Cafe's seem to love charging separate prices for eat-in and take-away items – siilar to the bike shop example. This is only of the order of 10%, so their reasoning of paying for overheads is perhaps a little weak. The only other i can think of is perhaps limited space, and paying for the luxury - although places that are not limited by it still have the split pricing - perhaps this is where it originated, then it became culturally accepted and here we are. Cafe's also love to discriminate with pricing when it comes to location. The same chain cafe will charge nearly twice the price at a train station in the UK as it would elsewhere - but then again the UK does have a major obsession with convenience (and associated charges).

Purchasing a car of late, the classic eat-in / take out style discrepancy rasied it's head again - I visited several cars that were £500-1000 cheaper on the net as they were on the lot. These were not expensive cars either - at £3-5 k, that discrepancy makes up a fair saving. Thing was, since i had come in as an internet customer, most of them were happy to disclose the 'actual' selling prices of the other cars on the lot, as opposed to the listed price. It must be an idiot who pays list price at these places. Same thing happened when i was looking at cameras – a Mamiya 7 with lens was advertised at £600-800 depending on condition. I walked in and casually asked about one, and was told that i would be £1400 for any in stock. Needless to say nicholas camera is a massive rip-off.

Naturally with material goods showing such a massive financial disparity, the same could be assumed for financial products - and you would be right. I think this is perhaps one of the few facets of the market that consumers here have clued up to - and now big business is on the bandwagon with a mass influx of comparison websites - these things are absolutely insidious, and are closely related to rubish financial products / ad campaigns i have written about on here before. One of the greatest ironies here is that the general British population seems chuffed that they can save £10 on their car insurance through a comparison website – yet be bled dry by shifty retailers on material purchase - all because they have not done their research.

I have written in the past that the Australian economy has suffered from being closed to competition - but i now am convinced that the British market is suffering the opposite problem - the market is flooded, and it takes a lot of consumer awareness to pay the appropriate price here. Now i find myself yearning for a regulated market like France, Switzerland or Germany. It's a funny sensation in these countries, i've even bought vanilla slice for 7.50 CHF and not felt ripped off - i'd probably feel robbed if i paid that in the UK - but that’s the joys of a 'free' economy. 

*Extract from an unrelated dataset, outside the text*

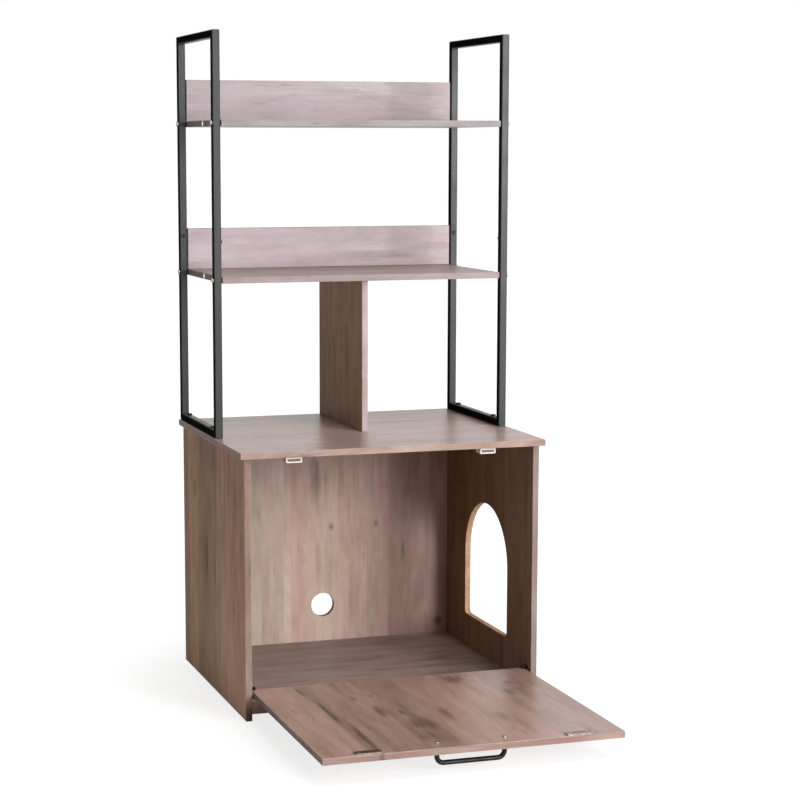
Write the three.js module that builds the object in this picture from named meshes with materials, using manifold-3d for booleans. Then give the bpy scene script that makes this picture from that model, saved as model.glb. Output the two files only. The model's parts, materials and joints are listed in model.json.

As a postscript, I picked my car up from it's service yesterday, where i was told the clutch pedal needed replacing for  £150 (the source of the problem is actually a 50p bushing), and that the cambelt would need changing (£360), despite being only 95k miles into it's 144k mile service life. There were a few more sus charges i avoided, but hey I work in the Automotive design industry - what would the average punter do?

Friday, 13 May 2011

Uk Society - Scrap value


It would seem in the consumer world in the UK at present everything is gifted with an ultimate value - scrap value. In ordinary times perhaps this would not be significant, however at present it’s a fortune.  
One poignant example is that of cars – when a car reaches a certain age it would seem that the average English person would rather weigh up a vehicles value in pure scrap terms – if the scrap price is higher than the cost of repair or selling the car, you can bet that they will be weighing it in ASAP for scrap, and if not the value they are after? Simply an improvement on what the scrap man was offering. You could say i was somewhat snookered into this when my trusty 106 quit on me with a dropped rod (and a small fire) a few months back, but i digress. 
 
While the automotive sector is the main focus of scrapping, it is not just limited to that though. Gold is also high on the scrap list – with gold shops aplenty offering to buy items on weight. I suspect this however is a sign of the times along with pay-day loans more than anything though!
Not only is scrap limited to high value or high volume metals. The other day i had the cassette changed on my road bike at a shop – the guy was most excited that he would not only receive proceeds for fixing my bike, but also the proceeds for cashing the cassette in for it’s scrap value.
It would then seem that the scrap man can be seen as ridding the world of all its nasty leftover evils. Not so it would seem when you consider what else seems to get thrown through the UK’s scrap recycling system. All manner of public amenities seem to be stolen and put through it, including manhole covers and railway cables. The latter first came to my attention with a poster while on the train one morning. 
So the scrap man is the omnipresent remover of all evil, and the great market yardstick in the UK, but how would this place survive without him? The outer Hebridies in Northern Scotland provide a clue to this – there all manner of things are left to rot in fields after they have outlived their economic lives. I suspect though in such a cut throat economy that the cost of collection has traditionaly outweighed  the value of these items. Yes, sadly the mass obsession with scrap is an economic one, and a reflection on the countries deep-rooted capitalism and class structure, rather than one on environmentalism, with the current interest due to high scrap value and a dead economy. If I was a budding scrap  enthusiast,  I’d be setting up business in the outer Hebs.